The UK is set to join the EU’s vaccine passport scheme, according to a report in The Telegraph. The move would make life easier for Brits traveling to EU countries, but would also make it easier for the UK government to roll out a domestic vaccination mandate as they would be tapping into the technology that’s already built – meaning that citizens in the country who are worried about the erosion of civil liberties are not out of the woods yet.
Apparently, the plan to integrate the UK’s database into the EU vaccine passport schemes is almost finished.
“Significant progress was made on a technical front, namely when it comes to the connection to the Gateway, with aim of going live [i.e. testing] soon,” said a spokesman for the European Commission.
The UK’s Department of Health and Social Care and the Foreign Office have been jointly, and silently, involved in the project for the past few months. The UK formally applied to join the EU’s scheme on July 28.
“We have applied to link into the EU’s Digital Covid Certificate (DCC) scheme” confirmed a Foreign office spokesman. “Linking up to the EU’s Digital Covid Certificate (DCC) scheme will enable us to digitally verify each other’s covid certificates to make journeys easier.”

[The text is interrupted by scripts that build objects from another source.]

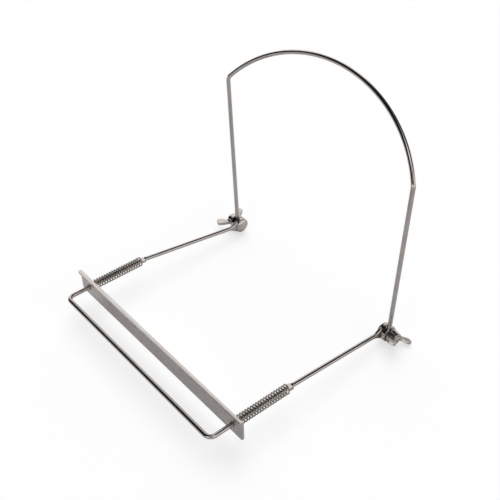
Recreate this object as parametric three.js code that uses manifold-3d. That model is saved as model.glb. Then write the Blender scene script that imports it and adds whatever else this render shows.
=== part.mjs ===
// Neck holder for a small wind instrument, bent from two plated steel wires.
// Millimetres, +Z up, -Y is the way the wearer faces, +X is the right of the holder seen from behind.
// The pieces are laid out round the pivot axis, which runs along X through both wing nut joints.
// The finished group is then set down with its origin at the middle of the neck loop.

import * as THREE from "three";
import { mergeVertices } from "three/addons/utils/BufferGeometryUtils.js";
import Module from "manifold-3d";

// Gaps between pieces that touch or run in each other
const seatGap = 0.3;
const boreClearance = 0.2;
const cutOverrun = 1;

// Wire stock of both frames, and the tenon turned on each wire end
const wireDiameter = 3.2;
const tenonDiameter = 1.6;
const tenonLength = 1.7;

// Clamp plate: a thin angle with its lip turned forward, and its reach past the middle of each rod
const plateLength = 189;
const plateBeyondRod = 10;
const plateThickness = 1.2;
const plateHeight = 17.9;
const lipDepth = 3.6;
const plateBendRadius = 0.6;
const plateCornerRadius = 2.2;
const lipCornerRadius = 1.2;
const rodToPlateTop = 10.5;
const rodHoleClearance = 0.9;
const slotDepth = 16.7;

// Clamp wire: two arms that rise to a kink, two level rods and the crossbar
const rodSpacing = plateLength - 2 * plateBeyondRod;
const rodRise = 10.9;
const kinkReach = 91.3;
const crossbarReach = 159.3;
const kinkBendRadius = 10;
const cornerBendRadius = 4.8;

// Flat swage that widens each arm end towards its eye
const swageWidth = 9;
const swageLength = 8;
const swageThickness = 2.4;

// Ears pressed flat from the rods, level, behind the springs
const earWidth = 5.6;
const earLength = 3.2;
const earThickness = 1.4;
const earCornerRadius = 0.8;
const earRunOut = 1;
const kinkToEar = 0.5;

// Neck wire: two upright legs that splay, and a loop that leans back
const legBeyondRod = 0.4;
const legSpacing = rodSpacing + 2 * legBeyondRod;
const legHeight = 130.9;
const loopHalfWidth = 103.2;
const loopHalfDepth = 86;
const loopRunIn = 4;
const neckBendRadius = 5.5;
const loopStartAngle = THREE.MathUtils.degToRad(30.7);
const loopLean = THREE.MathUtils.degToRad(29.9);

// Toothed eyes
const eyeDiameter = 12;
const eyeThickness = 2.8;
const toothHeight = 0.5;
const toothRingInnerDiameter = 8.2;
const toothRootDepth = 0.3;
const toothCount = 24;

// Pivot bolt with a domed head and a square neck
const boltDiameter = 5;
const boltHeadDiameter = 11.2;
const boltHeadRim = 0.3;
const boltHeadDome = 1.8;
const boltNeckWidth = 5;
const boltNeckLength = 2.4;
const boltEndBeyondNut = 0.9;
const boltEndChamfer = 0.5;

// Split washer
const washerDiameter = 9.2;
const washerThickness = 0.7;
const washerSplit = 0.8;

// Wing nut
const hubBaseDiameter = 10.5;
const hubTopDiameter = 8.4;
const hubHeight = 5.6;
const wingSpan = 25.4;
const wingHeight = 11.2;
const wingThickness = 2.2;
const wingRootRise = 1;
const wingRootReach = 3.4;
const wingTipRise = 5;
const wingNeckRise = 6.4;
const wingNeckReach = 5.4;
const wingTipInset = 3.2;
const wingTurnLeft = THREE.MathUtils.degToRad(5);
const wingTurnRight = THREE.MathUtils.degToRad(-30);

// Clamp springs
const springDiameter = 7.4;
const springWire = 1;
const springTurns = 20;
const springTail = 2.2;
const leftTailShare = 0.4;
const rightTailShare = 0.49;

// Faceting
const wireSides = 12;
const bendSteps = 6;
const loopSteps = 44;
const roundSides = 36;
const boreSides = 24;
const curlSteps = 8;
const curlSides = 5;
const domeSteps = 5;
const cornerSteps = 4;

// Finishes read from the photo
const finishes = {
  wire: { color: 0xc9c6c2, roughness: 0.16, metalness: 1 },
  plate: { color: 0xd6d0cf, roughness: 0.3, metalness: 1 },
  spring: { color: 0xb9b4ab, roughness: 0.22, metalness: 1 },
  fitting: { color: 0xcfcac4, roughness: 0.2, metalness: 1 },
};

const wasm = await Module();
wasm.setup();

// Turns an outline drawn in X and Y to Y and Z, its depth to X
const sideways = new THREE.Matrix4().makeBasis(
  new THREE.Vector3(0, 1, 0),
  new THREE.Vector3(0, 0, 1),
  new THREE.Vector3(1, 0, 0),
);

// A closed geometry as a solid that can be joined and cut
function toSolid(geometry) {
  const bare = geometry.clone();
  bare.deleteAttribute("normal");
  bare.deleteAttribute("uv");
  const merged = mergeVertices(bare, seatGap / 1000);
  return new wasm.Manifold(new wasm.Mesh({
    numProp: 3,
    vertProperties: new Float32Array(merged.attributes.position.array),
    triVerts: new Uint32Array(merged.index.array),
  }));
}

// A solid back as a geometry
function toGeometry(solid) {
  const mesh = solid.getMesh();
  const geometry = new THREE.BufferGeometry();
  geometry.setAttribute("position", new THREE.BufferAttribute(new Float32Array(mesh.vertProperties), 3));
  geometry.setIndex(new THREE.BufferAttribute(new Uint32Array(mesh.triVerts), 1));
  geometry.computeVertexNormals();
  return geometry;
}

function piece(name, finish, geometry) {
  const material = new THREE.MeshStandardMaterial(finishes[finish]);
  material.name = `${name}_finish`;
  const mesh = new THREE.Mesh(geometry, material);
  mesh.name = name;
  return mesh;
}

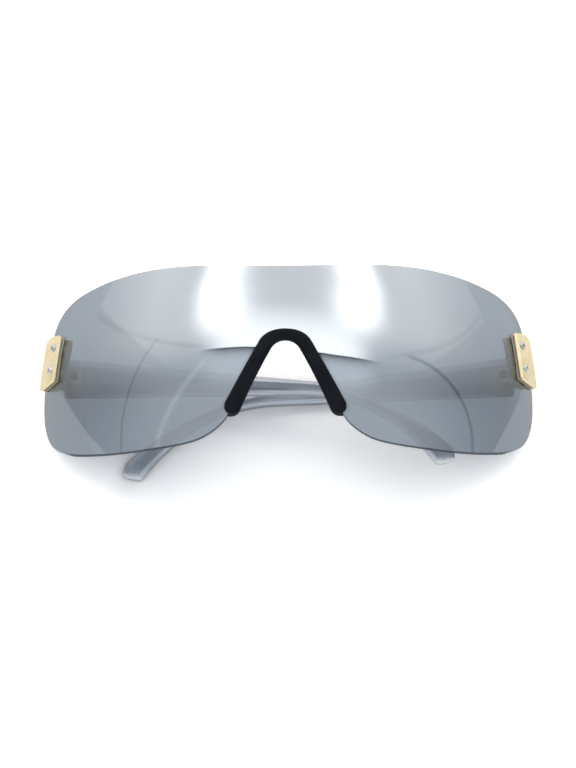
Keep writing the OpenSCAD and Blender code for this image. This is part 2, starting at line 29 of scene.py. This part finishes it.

The European Union Digital Covid Certificate (EUDCC) is the world’s largest vaccine passport system, with over 40 countries involved, including all EU member states and non-members such as Panama and Israel. The system makes the verification of vaccination passports easier.
When the UK joins the program, it will be easier and cheaper for Brits to travel to EU countries. For example, before traveling to Portugal (a popular tourist destination) Brits have to purchase a lateral flow test at £20-£40 because UK vaccines are not recognized in the EU. Such costs will disappear once the UK joins the EU’s scheme.
Additionally, joining the scheme will make it easier for British tourists to access restaurants and other venues in countries with vaccination mandates, like Netherlands, Italy, France, Germany, and France.
However, joining the scheme will also make it easier for the UK government to implement a domestic vaccination mandate. While announcing the government’s autumn and winter plan, Prime Minister Boris Johnson said that a domestic vaccination mandate would be launched should there be another wave of COVID-19 in the winter.
But such a plan is already facing opposition, critics pointing out that it would create a “two-tier Britain.”
“Our vaccination status must never be allowed to determine our ability to live freely in our democracy”, wrote the conservative MPs Steve Baker and Professor Paul Dolan, a professor of Behavioral Science at the London School of Economics and Political Science recently.